Rusbridger, The Guardian’s editor since 1995, said the Internet presented a particular irony in this saga.
“This is really two sides of the same coin,” Rusbridger said. “What we are talking about is the collaboration of intelligence agencies around the world to snoop on a global intelligence network, so that is what they are doing. But that same global network, the Internet, is used by all of us to spread information. So the thing that makes the snooping possible is the thing, also, that makes it so hard for them to get a piece of information and snuff it out.”
The editor said Snowden approached Glenn Greenwald, a blogger on civil liberties and privacy issues who had been writing for The Guardian, with his concerns about the programs he’d encountered through his work as analyst for the NSA.
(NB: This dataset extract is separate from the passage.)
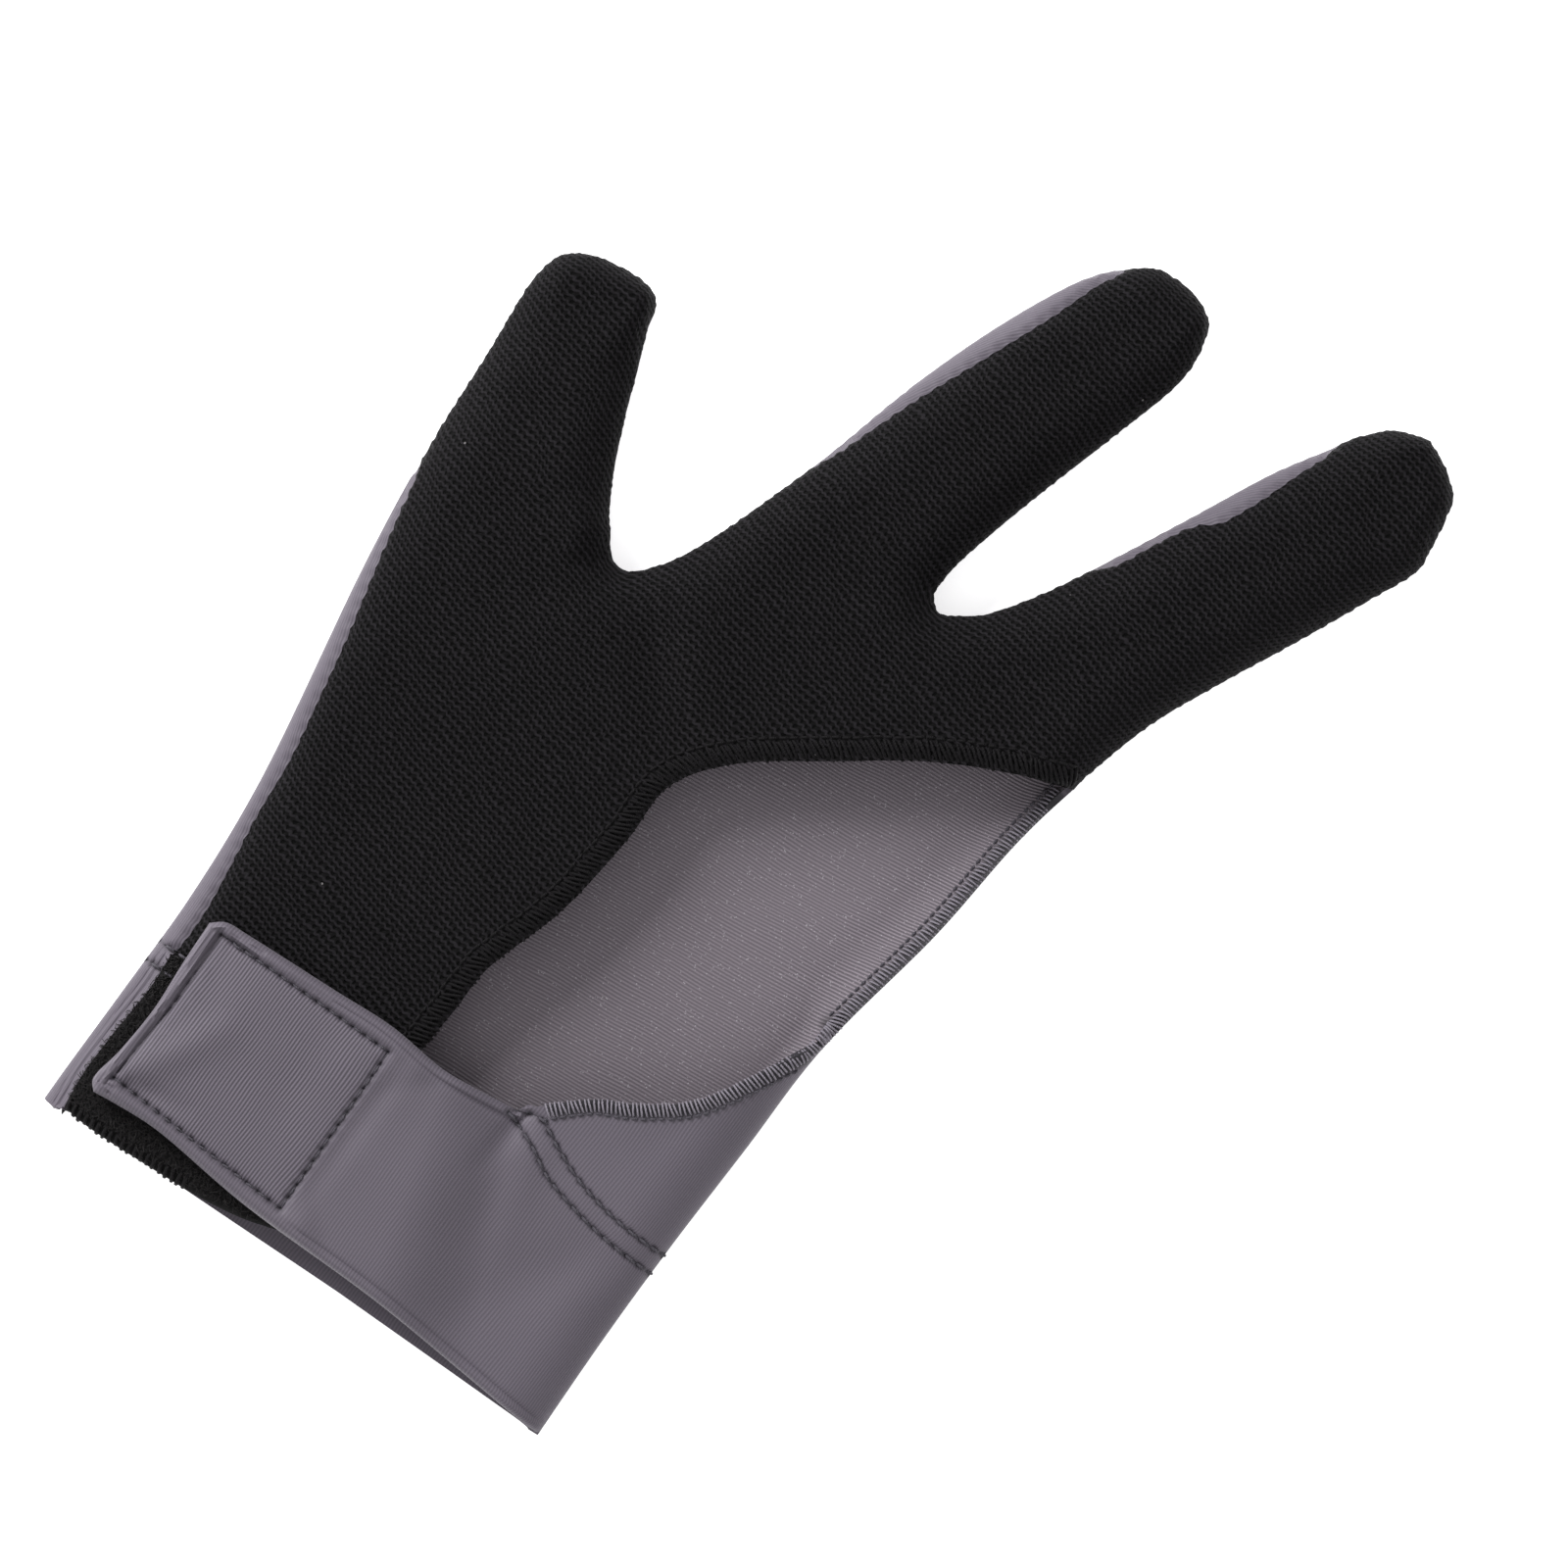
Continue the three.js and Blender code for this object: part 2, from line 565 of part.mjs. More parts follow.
// A closed bead of an oval section along a line of [x, y, z] points.
function bead(points) {
  const path = new THREE.CatmullRomCurve3(points.map((p) => new THREE.Vector3(...p)));
  const positions = [];
  const faces = [];
  const up = new THREE.Vector3(0, 0, 1);
  for (let i = 0; i <= BEAD_STEPS; i += 1) {
    const at = path.getPointAt(i / BEAD_STEPS);
    const along = path.getTangentAt(i / BEAD_STEPS);
    const side = new THREE.Vector3().crossVectors(along, up).normalize();
    const over = new THREE.Vector3().crossVectors(side, along);
    for (let k = 0; k < BEAD_SIDES; k += 1) {
      const angle = (2 * Math.PI * (k + 0.5)) / BEAD_SIDES;
      const p = at.clone()
        .addScaledVector(side, (Math.cos(angle) * BEAD_WIDTH) / 2)
        .addScaledVector(over, (Math.sin(angle) * BEAD_THICKNESS) / 2);
      positions.push(p.x, p.y, p.z);
    }
  }
  for (let i = 0; i < BEAD_STEPS; i += 1) {
    for (let k = 0; k < BEAD_SIDES; k += 1) {
      const a = i * BEAD_SIDES + k;
      const b = i * BEAD_SIDES + ((k + 1) % BEAD_SIDES);
      faces.push(a, b + BEAD_SIDES, b, a, a + BEAD_SIDES, b + BEAD_SIDES);
    }
  }
  const end = BEAD_STEPS * BEAD_SIDES;
  for (let k = 1; k < BEAD_SIDES - 1; k += 1) {
    faces.push(0, k, k + 1, end, end + k + 1, end + k);
  }
  const geometry = new THREE.BufferGeometry();
  geometry.setAttribute('position', new THREE.BufferAttribute(new Float32Array(positions), 3));
  geometry.setIndex(faces);
  return solidOf(geometry);
}

function palmEdgeBead() {
  const line = beside(smooth(PALM_EDGE, 3), -BEAD_WIDTH / 2);
  return bead(line.slice(1).map(([x, y]) => [x, y, palmSurface(x, y) - PALM_KNIT / 2]));
}

function backEdgeBead() {
  const seat = GAP + BEAD_THICKNESS / 2;
  const rim = BACK_RIM.map(([x, y]) => [x, y, rimHeight(y) + seat]);
  const over = beside(smooth(BACK_EDGE, 5), -BEAD_WIDTH / 2).slice(1).map(([x, y]) => {
    return [x, y, Math.max(rimHeight(y) + seat, palmSurface(x, y) - BACK_CLOTH / 2)];
  });
  return bead([...rim, ...over]);
}

const CLOTH_GREY = new THREE.MeshStandardMaterial({ color: 0x6e6a74, roughness: 0.62, metalness: 0 });
const KNIT_BLACK = new THREE.MeshStandardMaterial({ color: 0x1a1a1c, roughness: 0.9, metalness: 0 });
const PILE_BLACK = new THREE.MeshStandardMaterial({ color: 0x141414, roughness: 1, metalness: 0 });
const THREAD_GREY = new THREE.MeshStandardMaterial({ color: 0x4d4c50, roughness: 0.8, metalness: 0 });

const PIECES = [
  { name: 'back_panel', make: backPanel, material: CLOTH_GREY },
  { name: 'palm_panel', make: palmPanel, material: KNIT_BLACK },
  { name: 'wrist_strap', make: wristStrap, material: CLOTH_GREY },
  { name: 'loop_patch', make: loopPatch, material: PILE_BLACK },
  { name: 'hook_tape', make: hookTape, material: PILE_BLACK },
  { name: 'palm_edge_bead', make: palmEdgeBead, material: KNIT_BLACK },
  { name: 'back_edge_bead', make: backEdgeBead, material: THREAD_GREY },
];

const group = new THREE.Group();
PIECES.forEach(({ name, make, material }) => {
  const mesh = new THREE.Mesh(geometryOf(make()), material);
  mesh.name = name;
  group.add(mesh);
});

export default group;
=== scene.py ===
# %% [markdown]
# # A billiard glove, laid flat with its palm up
# The real thing is thin cloth: a grey stretch jersey on the back, a black open knit on the palm,
# and a padded strap that closes over a patch of loop pile at the wrist. It covers the thumb and
# two fingers, and the heel of the palm is cut out so that the hand slides on the table.
#
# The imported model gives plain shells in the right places. Here each of them is replaced by cloth
# with a smooth outline, sewn seams, stitches and overlocked edges. Every size is in millimetres
# until a mesh is made, and then it is turned to metres.

# %% Load the frame
import math

import bmesh
import bpy
import numpy as np
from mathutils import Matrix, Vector, geometry, kdtree, noise


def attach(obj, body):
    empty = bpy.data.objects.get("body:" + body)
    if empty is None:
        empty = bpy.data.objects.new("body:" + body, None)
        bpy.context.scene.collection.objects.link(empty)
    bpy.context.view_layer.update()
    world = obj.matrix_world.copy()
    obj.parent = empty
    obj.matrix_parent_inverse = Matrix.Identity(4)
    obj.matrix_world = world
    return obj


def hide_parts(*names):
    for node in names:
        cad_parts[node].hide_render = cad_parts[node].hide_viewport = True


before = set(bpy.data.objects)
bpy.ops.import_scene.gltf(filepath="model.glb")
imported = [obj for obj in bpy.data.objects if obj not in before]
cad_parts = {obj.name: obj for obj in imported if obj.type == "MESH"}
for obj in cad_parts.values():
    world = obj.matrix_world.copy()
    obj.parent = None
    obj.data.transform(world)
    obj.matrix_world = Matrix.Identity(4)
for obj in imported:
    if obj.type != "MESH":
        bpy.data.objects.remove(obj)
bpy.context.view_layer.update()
BODY = "root"
MM = 0.001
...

Snowden met in Hong Kong with Greenwald, the filmmaker Laura Poitras and veteran Guardain reporter Ewen MacAskill, setting up two weeks Rusbridger described as straight out of a movie thriller.
“It was a rather unreal period for anyone who has watched a Hollywood movie about these kinds of things; agents on the run, stashes of secrets,” Rusbridger said.
MacAskill, who Rusbridger described as a “very experienced, not easily impressed reporter,” was dispatched to help verify that Snowden was telling the truth.
“They all spoke to him for a long time, and that is where having my Scottish Presbyterian reporter in the room was important for me,” Rusbridger said. “I wanted him to make — to form a judgment about character. I mean, we obviously did all the tests of who he was, and that all stacked up. He obviously was who he said he was.”
Rusbridger also said MacAskill came away impressed by Snowden’s motives for leaking the documents.
“He is not somebody who is in this for the personal publicity,” Rusbridger said. “He is rather shy. He’s not going to develop a big media profile. He has got these documents and he is giving them to a news organization hoping that after this first week we will use our judgment about what we consider significant.”
Greenwald and the newspaper’s editors still relied on Snowden to help them sort through the complex range of documents, which frequently made reference to acronyms and were often written in code, to help them determine what was most important to report.
“It was important for him, I think, that the world had some sense of what he was trying to say before he outed himself, and so we started doing stories about this intersection between Silicon Valley, telecom companies and the intelligence agencies,” Rusbridger said. “What is, I think, something new is putting entire populations under a form of surveillance, so that is what we did in that first week before Snowden came out and revealed himself to be the whistleblower.”
After revealing himself and leaving Hong Kong, Snowden has sought asylum in Russia, where his lawyer said he cannot leave his home without a disguise and his safety remains in significant danger.
Rusbridger said Greenwald won’t risk leaving Brazil, where he lives, particularly after his partner was detained and questioned by authorities at London’s Heathrow Airport under the British Terrorism Act.
After David Miranda’s nine-hour detention, during which British authorities seized his mobile phone, laptop computer, cell phone and USB thumb drivers, The Guardian revealed the British government had threatened legal action against the newspaper unless it destroyed digital copies of Snowden’s documents.
Rusbridger told "Democracy Now" that agents from Government Communications Headquarters, which is comparable to the NSA, supervised the destruction of computer hard drives after the paper refused to turn over the classified documents.
“I think journalists generally don’t hand material back to governments, but also there was always the threat hanging in the background of criminal action against The Guardian and I don’t know what these — or against Snowden — and I don’t know what these discs would have told them about who had been looking at this material, and I did not want to give them evidence that could be used against The Guardian,” Rusbridger said. “It is difficult in which you have this potential of criminalizing reporters who are informing the debate that everyone says they want to happen, so I wouldn’t give it back to them, and so the compromise we agreed on was that we would smash it up. And it turns out to be harder to smash up a computer in ways that would satisfy the spooks than perhaps you would imagine.”
Rusbridger said The Guardian had been in touch with the White House as the first four stories were edited, and he said the paper warned the U.S. government that the articles would be published.
“They told us why they though we shouldn’t publish some things,” Rusbridger said. “There were one or two things that were helpful, because we didn’t want to go into this behaving irresponsibly or to put agents at danger or operations, so I think it was important to have those conversations.”
Snowden also wanted to make sure no agents or ongoing sensitive operations in Afghanistan or Iraq would be revealed through the reports, Rusbridger said.
Rusbridger said the paper had two major conversations with the U.S. government at the end of June and in mid-July, and he said official’s tone had begun to change since before the articles were first published.
“I think they felt this story was out of their control,” Rusbridger said.